Demand for more affordable housing in Australia’s biggest cities is driving investment a new generation of boarding houses being built by mum and dad investors.
The trend targets low-income earners, students, young professionals and retirees squeezed out of the housing market by rising prices and lack of supply.
The number of development applications for boarding houses and student accommodation has surged in NSW in the past three years. Applications more than doubled from 27 in 2017 to 65 in 2018, and doubled again to 131 applications in 2019, Cordell Connect data shows.
The term boarding house has a new iteration, with the latest offering small spaces – a minimum of 12 square metres – to tenants on longer-term tenancy agreements but without providing food.
Development is encouraged by the small space allowance – compared to a minimum of 35 sq m for studio accommodation – which allows more units to be built in a single block and potentially generating more cash flow.
“Definitely in the last six to 12 months I’ve really seen a spike in people lodging DAs. They are very hard to get through councils because they’re generally surrounded by residential properties, hence the reason why owners are cashing in on approved sites,” said Nick Tuxworth, associate director, metropolitan and regional sales at Savills.

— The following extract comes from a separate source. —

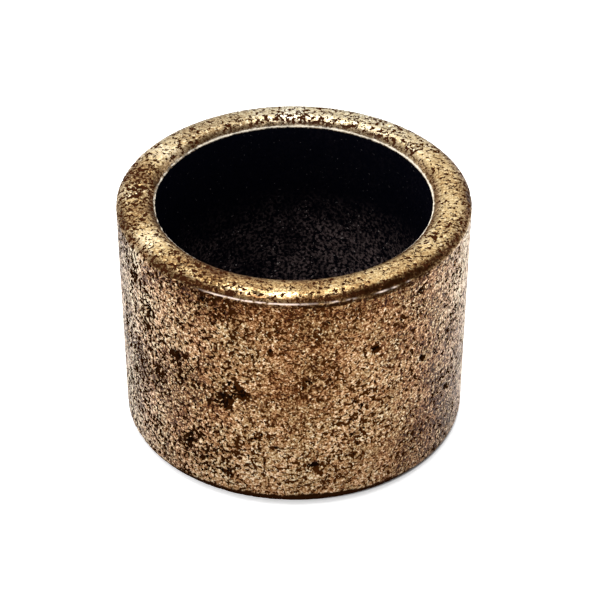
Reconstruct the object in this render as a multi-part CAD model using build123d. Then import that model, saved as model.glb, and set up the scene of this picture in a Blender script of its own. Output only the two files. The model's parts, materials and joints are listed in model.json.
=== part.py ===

These new generation boarding houses were attracting interest from mum and dads investors through self-managed super funds.
Developers are also investing in boarding houses because of the low establishment costs and the ability to provide cash flow while they build other projects, he said.
One of a handful of sites Mr Tuxworth is selling is a property in the south-west Sydney suburb of Yagoona which has been approved for 41 rooms to accommodate 77 tenants. The marketing suggesting a potential gross income of $700,000 per annum – which equates to $330 per week per room.
It’s not like back in the day where it was just a room with a shared bathroom and it was a lot more affordable.
— Dimitri Hatzitoulousis, boarding house developer
Builder Dimitri Hatzitoulousis and his brother Tass in 2016 built a boarding house with 15 rooms in Kensington and are planning to build another one next door because of the demand from students from the nearby University of NSW.
“I was thinking about a couple of different options – townhouses or a block of units or even childcare, but instead we decided on a boarding house because we saw there was a need for student accommodation in the area with the number of international students around UNSW,” he said.
“Back then when we decided to build a boarding house, [the planning rules] had become more flexible to promote that style of investment.”
Each room in his boarding house is fully furnished, has a small bathroom and kitchenette, and a combined washing machine and dryer.
He has just had a development application approved for another boarding house next door for 18 units, with construction to begin in the middle of this year.
“It’s not like back in the day where it was just a room with a shared bathroom or shared kitchen and it was a lot more affordable. Now it’s your private space, fully equipped with everything you need.
“The majority of the tenants are young professionals and students, looking to save money and (who) don’t require a lot of living space,” he said.
In an incentive for developers, NSW boarding houses are exempt from land tax if single occupants are residents for at least three months and are charged a maximum of $267 per week.
But many of these boarding house rooms are being offered at sometimes double the price, as investors find it more lucrative to forgo the tax break so they can charge occupants more, particularly in areas of high demand from international students.
It calls into question the effectiveness of state planning regulations that were designed to help low-income earners find affordable accommodation.
With house prices in the Sydney and Melbourne expected to surge another 10 per cent in 2020 and home ownership in Australia falling from 70 per cent to 66 per cent of households in the last 30 years, the growing cohort of renters is also attracting interest at an institutional scale.
Large offshore groups like Singaporean sovereign investor GIC, Dutch pension giant APG and private equity group Blackstone are all backing build-to-rent projects in Australia targeting young professionals.
US build-to-rent group Greystar earlier this month announced a $400 million mixed-use precinct in South Yarra comprising 500 build-to-rent apartments targeting young professionals.